The drug war in Mexico has left tens of thousands of people dead and the country in peril.
The crisis is so grave and the abuses so dire that human rights activists are charging the Mexican government with war crimes at the International Criminal Court. Mexican human rights lawyer, Netzai Sandoval, said of the complaint, “We want the prosecutor to tell us if war crimes and crimes against humanity have been committed in Mexico, and if the president and other top officials are responsible.”
But while there’s no denying the need to investigate the horrendous abuses committed in Mexico’s ‘war on drugs’ – it has to be asked if it’s actually a war. The violence in Mexico is certainly more severe than many modern armed conflicts but for a War Crimes charge to stick, it will require that other factors be met.
The Rome Statute of the International Criminal Court, upon which the Mexican claim (the full text of which this writer has not yet seen) must be based, defines a non-international armed conflict (i.e., civil war) as a “protracted armed conflict between governmental authorities and organized armed groups or between such groups.”
This definition emphasises two factors for a situation to qualify as an armed conflict – the level of hostilities (protracted armed violence) and the organisation of the parties (organised armed groups).
These definitions matter because not every violent incident is an act of war. Criminal violence may be rife in Detroit but it doesn’t mean that every mugging would warrant a response from the US military nor is every purse-snatcher an enemy combatant.
According to the International Criminal Tribunal for the former Yugoslavia, the definition of armed conflict that is used by the ICC is intended to “distinguish an armed conflict from banditry.”
So if it’s not a war – war crimes cannot have been committed.
According to widely published reports, the complaint to the Prosecutor of the ICC implicates Mexican President Felipe Caldéron and Sinaloa cartel leader Joaquin “El Chapo” Guzman.
But the Sinaloa cartel is only one of seven principal drug trafficking organisations in the country. If the Mexican government is at war – which organisation is it fighting? Is it only at war with the Sinaloa cartel (which is possible) or all seven cartels – which could make it seven different armed conflicts?

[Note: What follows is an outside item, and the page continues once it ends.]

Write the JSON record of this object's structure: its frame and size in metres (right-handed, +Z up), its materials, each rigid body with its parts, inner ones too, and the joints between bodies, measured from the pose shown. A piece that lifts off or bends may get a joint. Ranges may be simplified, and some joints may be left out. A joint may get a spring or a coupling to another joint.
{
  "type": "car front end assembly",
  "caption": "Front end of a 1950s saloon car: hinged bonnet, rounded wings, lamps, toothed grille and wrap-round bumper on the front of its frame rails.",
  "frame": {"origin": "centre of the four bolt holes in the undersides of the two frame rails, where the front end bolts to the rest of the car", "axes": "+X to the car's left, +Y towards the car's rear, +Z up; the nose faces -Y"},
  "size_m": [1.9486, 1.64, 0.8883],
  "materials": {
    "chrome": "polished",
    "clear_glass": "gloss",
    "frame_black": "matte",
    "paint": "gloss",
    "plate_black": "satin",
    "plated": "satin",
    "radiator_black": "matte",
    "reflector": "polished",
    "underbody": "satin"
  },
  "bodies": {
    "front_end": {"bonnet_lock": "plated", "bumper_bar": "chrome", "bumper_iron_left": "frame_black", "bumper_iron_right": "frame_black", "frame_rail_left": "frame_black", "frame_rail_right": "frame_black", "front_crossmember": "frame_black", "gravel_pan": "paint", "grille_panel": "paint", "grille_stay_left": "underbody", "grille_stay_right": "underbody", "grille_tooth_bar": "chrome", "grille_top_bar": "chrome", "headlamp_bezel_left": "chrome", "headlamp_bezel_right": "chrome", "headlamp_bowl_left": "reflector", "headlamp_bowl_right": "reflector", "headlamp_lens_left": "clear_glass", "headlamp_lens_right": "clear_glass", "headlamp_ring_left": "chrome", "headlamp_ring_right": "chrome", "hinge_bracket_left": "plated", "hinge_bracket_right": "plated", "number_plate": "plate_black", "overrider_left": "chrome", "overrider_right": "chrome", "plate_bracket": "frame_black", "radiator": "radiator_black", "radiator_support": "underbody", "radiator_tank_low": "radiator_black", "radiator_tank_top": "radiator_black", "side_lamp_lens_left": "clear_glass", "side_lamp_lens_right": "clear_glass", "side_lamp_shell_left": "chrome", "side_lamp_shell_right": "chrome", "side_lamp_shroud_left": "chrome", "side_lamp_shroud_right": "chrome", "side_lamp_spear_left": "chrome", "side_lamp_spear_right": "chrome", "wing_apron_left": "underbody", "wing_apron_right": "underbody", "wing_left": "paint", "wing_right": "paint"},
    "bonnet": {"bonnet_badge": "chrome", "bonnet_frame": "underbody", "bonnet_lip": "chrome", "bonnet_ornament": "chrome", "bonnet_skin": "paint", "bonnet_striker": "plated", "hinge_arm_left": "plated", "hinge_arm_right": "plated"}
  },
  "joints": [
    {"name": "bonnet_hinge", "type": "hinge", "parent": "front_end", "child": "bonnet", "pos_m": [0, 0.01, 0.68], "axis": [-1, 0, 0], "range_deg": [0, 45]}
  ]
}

If each cartel represents a separate party to a different armed conflict, then are they also fighting each other in a number of mini-civil wars? If that’s the case, how can the violence begin to be measured? After all the Mexican government claims that 60 percent of drug related deaths in Mexico are between the criminal groups (though the evidence of this claim is certainly worth investigating).
Perhaps the most important aspect of all is whether it is even a good idea to claim the situation is an armed conflict.

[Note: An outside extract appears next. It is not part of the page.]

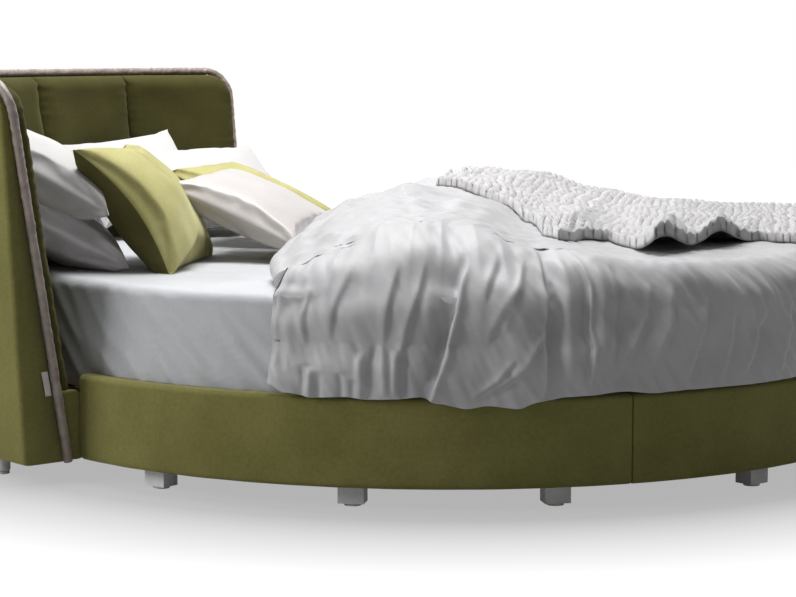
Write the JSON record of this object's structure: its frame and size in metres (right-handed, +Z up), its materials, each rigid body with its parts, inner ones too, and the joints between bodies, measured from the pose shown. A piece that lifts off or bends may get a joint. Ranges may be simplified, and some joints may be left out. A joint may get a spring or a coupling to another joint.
{
  "type": "round upholstered bed",
  "caption": "Round bed on a padded ring base with a curved, piped, padded headboard round the head end, slatted deck, round mattress, duvet, pillows, cushions and knitted throw.",
  "frame": {"origin": "on the floor under the middle of the round base, at the underside of the middle leg's pad", "axes": "+Z up, +Y towards the head end (middle of the headboard), +X towards the right-hand side seen from the foot end"},
  "size_m": [2.4138, 2.6076, 0.9843],
  "materials": {
    "velvet": "soft pile",
    "piping_satin": "satin",
    "plywood": "sanded",
    "beech": "lacquered",
    "steel": "zinc plated",
    "black_steel": "powder coated",
    "black_plastic": "matte",
    "ticking": "quilted",
    "sheet_cotton": "smooth",
    "white_cotton": "smooth",
    "grey_satin": "satin",
    "pale_satin": "satin",
    "green_velvet": "soft pile",
    "duvet_cotton": "satin",
    "knit_wool": "chunky knit"
  },
  "bodies": {
    "root": {"beam_shoes": "steel", "blank_tab": "piping_satin", "deck_frame_left": "plywood", "deck_frame_right": "plywood", "duvet": "duvet_cotton", "far_green_cushion": "green_velvet", "far_pillow_lower": "white_cotton", "far_pillow_upper": "white_cotton", "fitted_sheet": "sheet_cotton", "grey_cushion": "pale_satin", "head_bolts": "steel", "head_joint_plates": "steel", "headboard_apron": "velvet", "headboard_bottom_rail": "plywood", "headboard_feet": "black_steel", "headboard_glides": "black_plastic", "headboard_inner_skin": "plywood", "headboard_outer_skin": "plywood", "headboard_pad_1": "velvet", "headboard_pad_2": "velvet", "headboard_pad_3": "velvet", "headboard_pad_4": "velvet", "headboard_pad_5": "velvet", "headboard_pad_6": "velvet", "headboard_ribs": "plywood", "headboard_shell": "velvet", "headboard_top_rail": "plywood", "joint_bolts": "steel", "joint_plates": "steel", "knit_throw": "knit_wool", "ledger_brackets": "steel", "ledger_foot": "plywood", "ledger_head": "plywood", "ledger_left": "plywood", "ledger_right": "plywood", "mattress_border": "ticking", "mattress_bottom_panel": "ticking", "mattress_core": "ticking", "mattress_top_panel": "ticking", "middle_beam": "plywood", "middle_leg_pads": "black_plastic", "middle_legs": "black_steel", "near_green_cushion": "green_velvet", "near_pillow_lower": "grey_satin", "near_pillow_upper": "white_cotton", "piping": "piping_satin", "rail_core_foot": "plywood", "rail_core_left": "plywood", "rail_core_right": "plywood", "rail_cover_foot": "velvet", "rail_cover_left": "velvet", "rail_cover_right": "velvet", "rail_feet": "plywood", "rail_glides": "black_plastic", "slat_caps_left": "black_plastic", "slat_caps_right": "black_plastic", "slats_left": "beech", "slats_right": "beech"}
  },
  "joints": []
}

Theoretically the laws of armed conflict are binding on all sides and it is a chilling spectre to imagine cartels arguing their grisly murders should be weighed against military necessity.

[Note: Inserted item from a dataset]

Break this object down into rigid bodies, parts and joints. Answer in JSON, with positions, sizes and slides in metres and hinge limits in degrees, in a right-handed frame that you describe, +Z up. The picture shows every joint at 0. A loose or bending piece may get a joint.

Moreover, what might an armed conflict paradigm mean for government-led violence?
Traditionally, drug offenders (including growers, manufacturers, traffickers and dealers) are criminal suspects with a right to trial, presumption of innocence, legal representation, et cetera. In a drug war, are they ‘members’ of an armed group?
Even if growers are discounted and ‘membership’ is limited to gangsters of the pistol-packing variety, then when would it be appropriate to argue they were acting on behalf of a cartel (a presumptive party to an armed conflict) rather than committing a garden-variety civilian crime?
Anyone who has studied targeted killings in the war on terror knows how slippery this slope can be.
There are still other concerns.
What is the status of cartel members currently in prison?
One of the most relevant treaties to the law of armed conflict – the Protocol Additional to the Geneva Conventions of 12 August 1949, and relating to the Protection of Victims of Non-International Armed Conflicts (of which Mexico is not a party) – states: “At the end of hostilities, the authorities in power shall endeavour to grant the broadest possible amnesty to persons who have participated in the armed conflict, or those deprived of their liberty for reasons related to the armed conflict, whether they are interned or detained.”
Granting amnesty to people who engaged in the violence in Mexico would undoubtedly be a bad idea.
All in all, this complaint should inspire some reflection on counter-narcotics strategies in Mexico and elsewhere. It is after all an act of desperation from a population that is on the front lines of “poorly designed drug law enforcement practices [that] can actually increase the level of violence, intimidation and corruption associated with drug markets.”
The communication to the ICC also charges crimes against humanity, which may inspire some enlightening discussion.
But with respect to armed conflict, it seems better to avoid calling the Mexican crisis a ‘war’ even if its recent experience has been a far cry from peace.
Newspapers reported that the Mexican government itself “denied it is ‘at war’” – and with good reason. After all, if it’s a war, what if the drug cartels were to win?